Structured object records:
================================

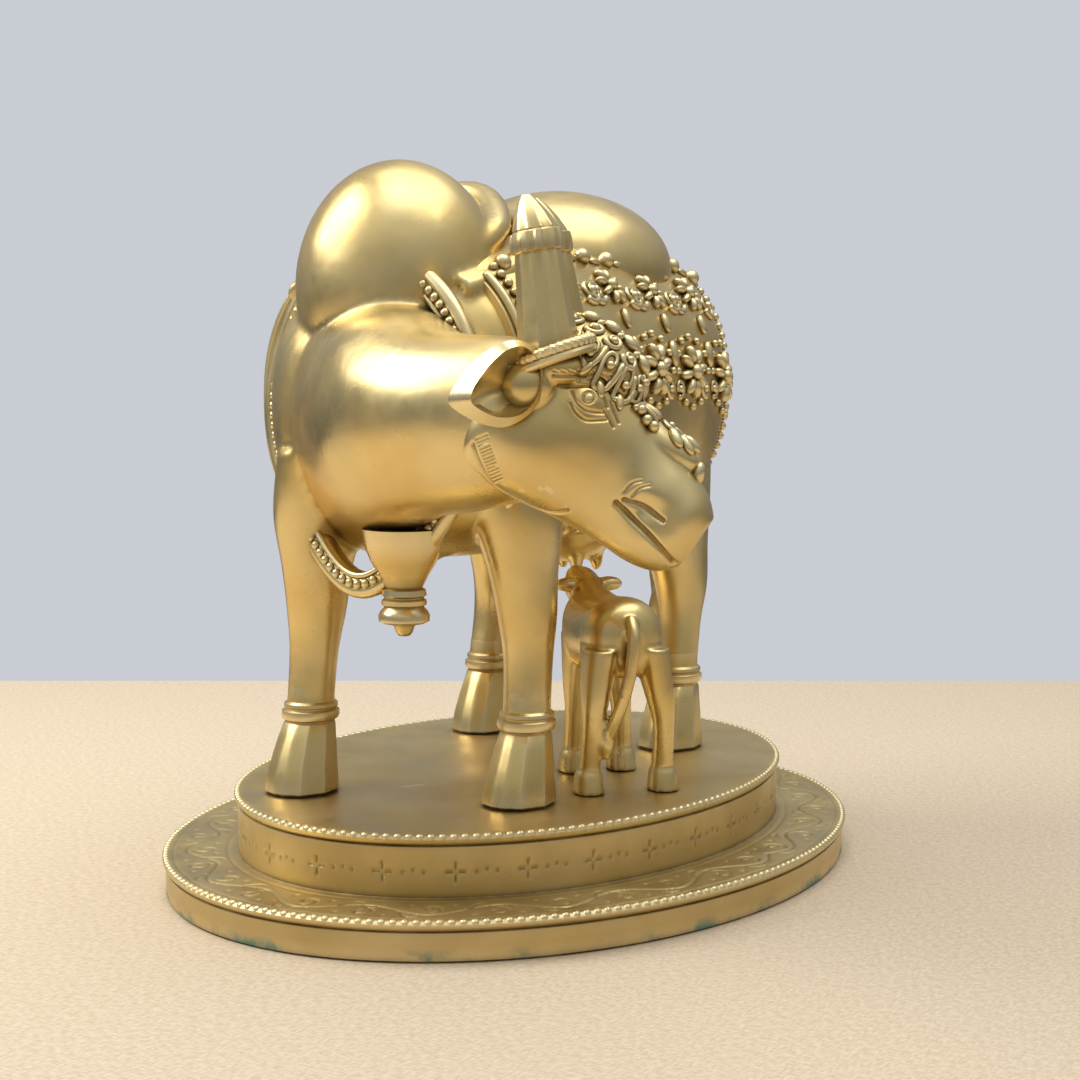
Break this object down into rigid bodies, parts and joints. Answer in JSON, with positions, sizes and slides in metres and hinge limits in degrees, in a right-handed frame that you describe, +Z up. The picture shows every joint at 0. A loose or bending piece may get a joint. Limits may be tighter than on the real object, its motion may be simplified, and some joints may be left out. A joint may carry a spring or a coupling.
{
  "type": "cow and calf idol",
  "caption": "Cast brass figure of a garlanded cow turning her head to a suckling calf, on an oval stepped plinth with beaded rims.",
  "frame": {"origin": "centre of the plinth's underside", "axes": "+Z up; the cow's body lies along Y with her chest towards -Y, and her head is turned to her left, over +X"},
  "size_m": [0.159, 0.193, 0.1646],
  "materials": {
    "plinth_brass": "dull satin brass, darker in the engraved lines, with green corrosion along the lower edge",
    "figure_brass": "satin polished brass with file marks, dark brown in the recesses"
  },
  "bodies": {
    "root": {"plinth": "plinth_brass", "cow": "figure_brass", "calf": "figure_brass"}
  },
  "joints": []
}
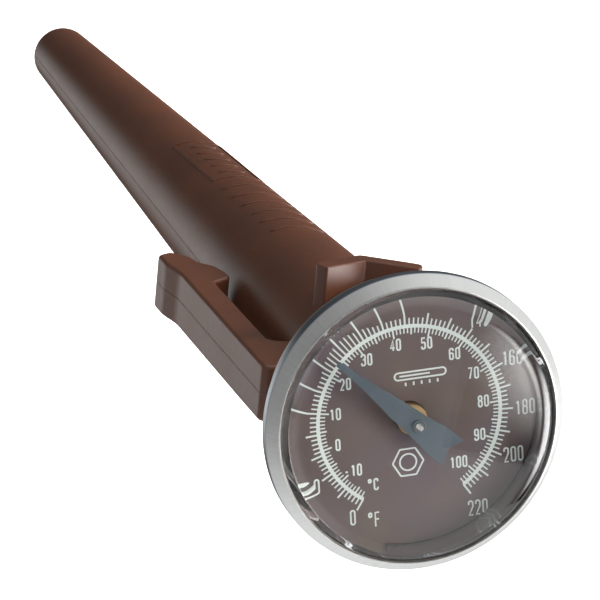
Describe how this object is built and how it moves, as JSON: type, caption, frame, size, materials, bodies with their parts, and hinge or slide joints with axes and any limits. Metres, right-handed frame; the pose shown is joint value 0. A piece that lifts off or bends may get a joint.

================================

Output the records verbatim, from the first line to the last.

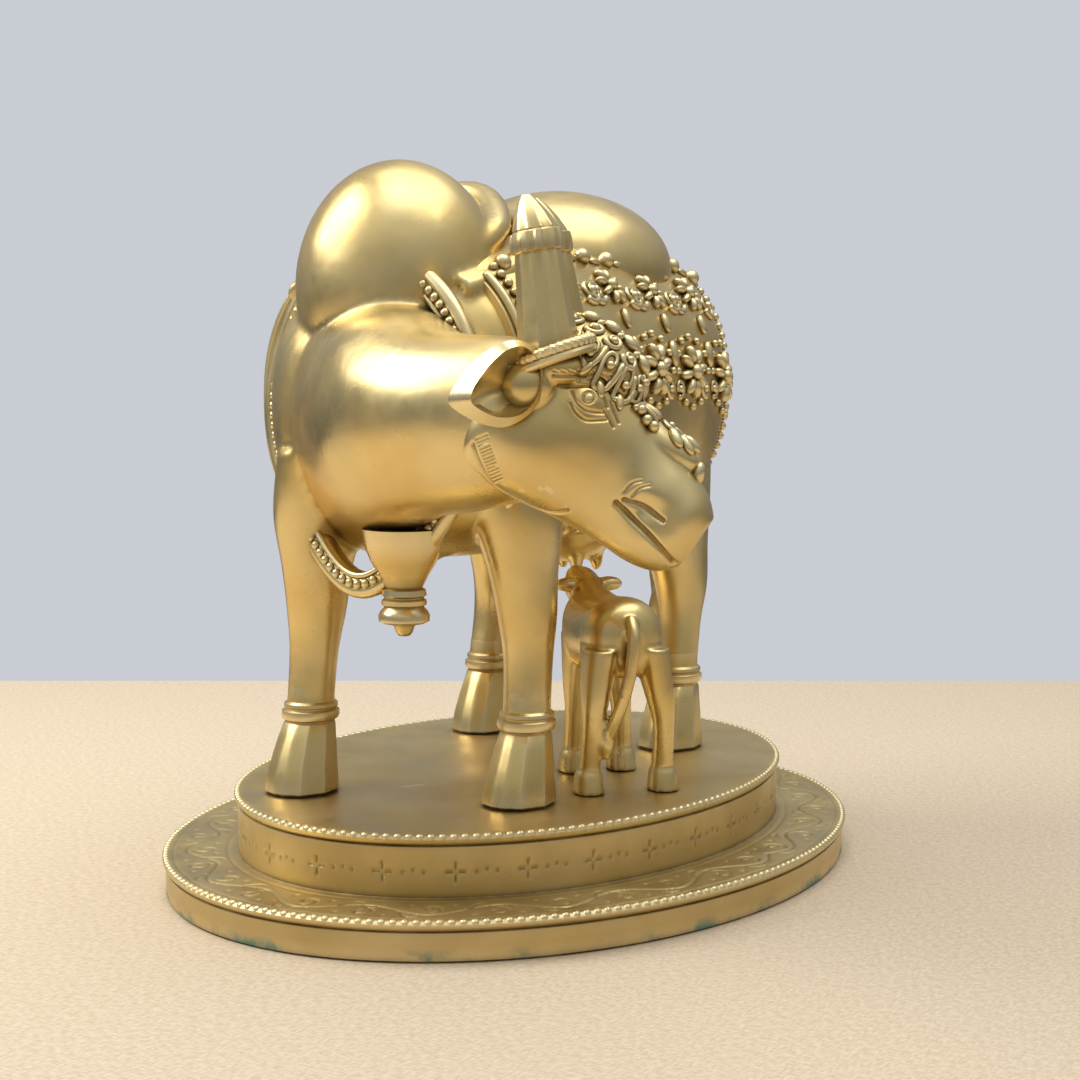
Break this object down into rigid bodies, parts and joints. Answer in JSON, with positions, sizes and slides in metres and hinge limits in degrees, in a right-handed frame that you describe, +Z up. The picture shows every joint at 0. A loose or bending piece may get a joint. Limits may be tighter than on the real object, its motion may be simplified, and some joints may be left out. A joint may carry a spring or a coupling.
{
  "type": "cow and calf idol",
  "caption": "Cast brass figure of a garlanded cow turning her head to a suckling calf, on an oval stepped plinth with beaded rims.",
  "frame": {"origin": "centre of the plinth's underside", "axes": "+Z up; the cow's body lies along Y with her chest towards -Y, and her head is turned to her left, over +X"},
  "size_m": [0.159, 0.193, 0.1646],
  "materials": {
    "plinth_brass": "dull satin brass, darker in the engraved lines, with green corrosion along the lower edge",
    "figure_brass": "satin polished brass with file marks, dark brown in the recesses"
  },
  "bodies": {
    "root": {"plinth": "plinth_brass", "cow": "figure_brass", "calf": "figure_brass"}
  },
  "joints": []
}
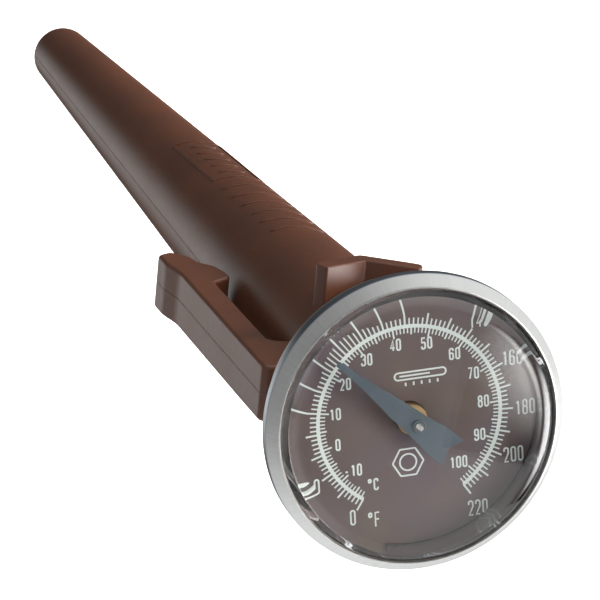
Describe how this object is built and how it moves, as JSON: type, caption, frame, size, materials, bodies with their parts, and hinge or slide joints with axes and any limits. Metres, right-handed frame; the pose shown is joint value 0. A piece that lifts off or bends may get a joint.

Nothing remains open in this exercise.